BEGIN PROVIDED DATA
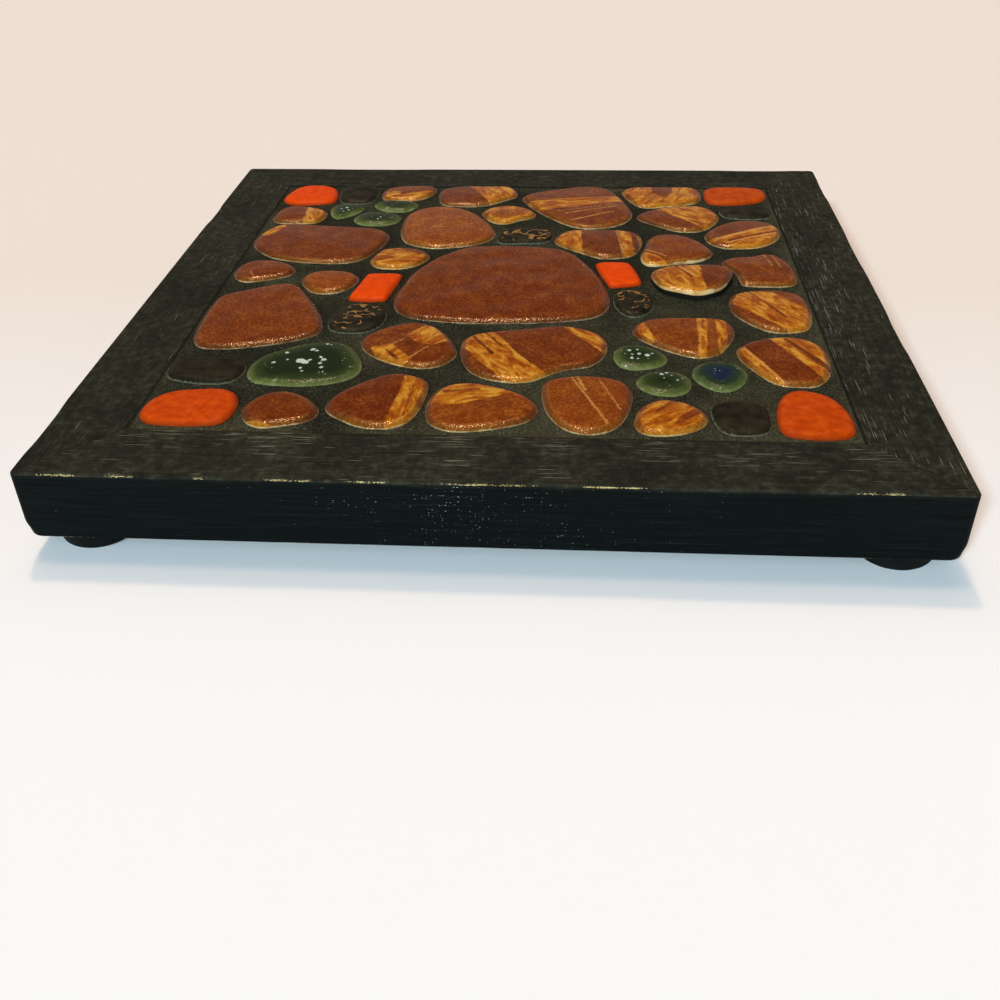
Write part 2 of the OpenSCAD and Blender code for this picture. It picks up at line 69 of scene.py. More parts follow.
# %% Levels and widths
rail_low, rail_high = (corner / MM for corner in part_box("back_rail"))
grout_low, grout_high = (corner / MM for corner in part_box("grout"))
half_width = rail_high.y
rail_underside = rail_low.z
frame_top = rail_high.z
ledge_inside = rail_low.y
mosaic_half = grout_high.x
ledge_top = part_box("base_panel")[0].z / MM
panel_top = grout_low.z
grout_top = grout_high.z
mosaic_width = 2 * mosaic_half
print("frame", 2 * half_width, "mm wide, mosaic", mosaic_width, "mm wide, grout up to", grout_top, "mm")

# %% [markdown]
# Making a mesh from arrays
#
# Every new piece is a surface worked out with numpy. Its points come as one array, and its faces as
# arrays of point numbers, so there is no loop over single points. A value that a material needs at each
# point, such as the distance from a pebble's rim, is stored on the mesh as an attribute. The value runs
# evenly across each face, so a line drawn where it passes zero is crisp even on a coarse mesh.

# %% Mesh helper
def make_piece(name, points, faces, attributes, material, replaced):
    """A smooth mesh with its attributes and material, which stands for one node of the frame."""
    mesh = bpy.data.meshes.new(name)
    mesh.from_pydata((points * MM).tolist(), [], faces)
    for key, values in attributes.items():
        if values.ndim == 2:
            attribute = mesh.attributes.new(key, "FLOAT_VECTOR", "POINT")
            attribute.data.foreach_set("vector", values.astype(np.float32).ravel())
        else:
            attribute = mesh.attributes.new(key, "FLOAT", "POINT")
            attribute.data.foreach_set("value", values.astype(np.float32))
    mesh.materials.append(material)
    mesh.shade_smooth()
    mesh.update()
    piece = bpy.data.objects.new(name, mesh)
    bpy.context.scene.collection.objects.link(piece)
    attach(piece, "root")
    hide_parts(replaced)
    return piece


# %% [markdown]
# A smooth random field
#
# Nothing made by hand is quite even. A sum of a few sine waves in random directions gives a gentle
# unevenness that never repeats in sight. It is seeded, so each run gives the same trivet. The ramp beside
# it is for whatever fades: it rises smoothly from 0 to 1.

# %% Ripple and ramp
WAVES = 9

# The least and the greatest length of one wave, as shares of the wavelength asked for
WAVE_LENGTH_SHARES = (0.7, 1.5)


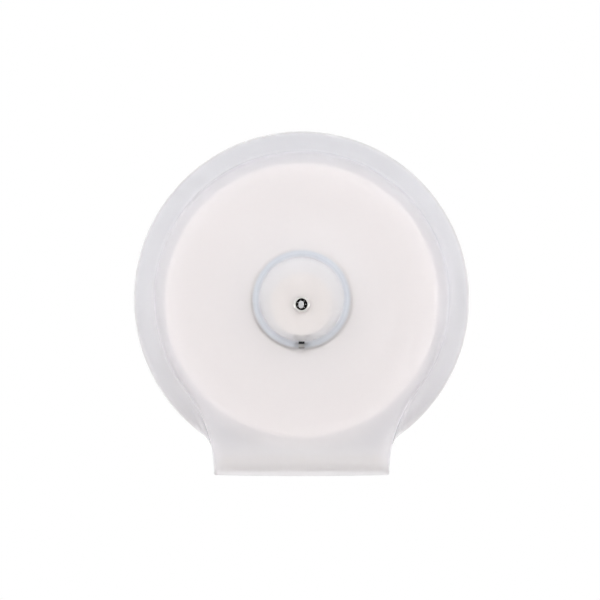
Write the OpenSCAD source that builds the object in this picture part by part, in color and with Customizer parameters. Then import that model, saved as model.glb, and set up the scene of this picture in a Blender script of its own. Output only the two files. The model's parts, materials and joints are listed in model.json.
END PROVIDED DATA
INSTRUCTION: Go through the material line by line. Show each line that contains the string "Blender".

SOLVED PROBLEM:
Write part 2 of the OpenSCAD and Blender code for this picture. It picks up at line 69 of scene.py. More parts follow.
Write the OpenSCAD source that builds the object in this picture part by part, in color and with Customizer parameters. Then import that model, saved as model.glb, and set up the scene of this picture in a Blender script of its own. Output only the two files. The model's parts, materials and joints are listed in model.json.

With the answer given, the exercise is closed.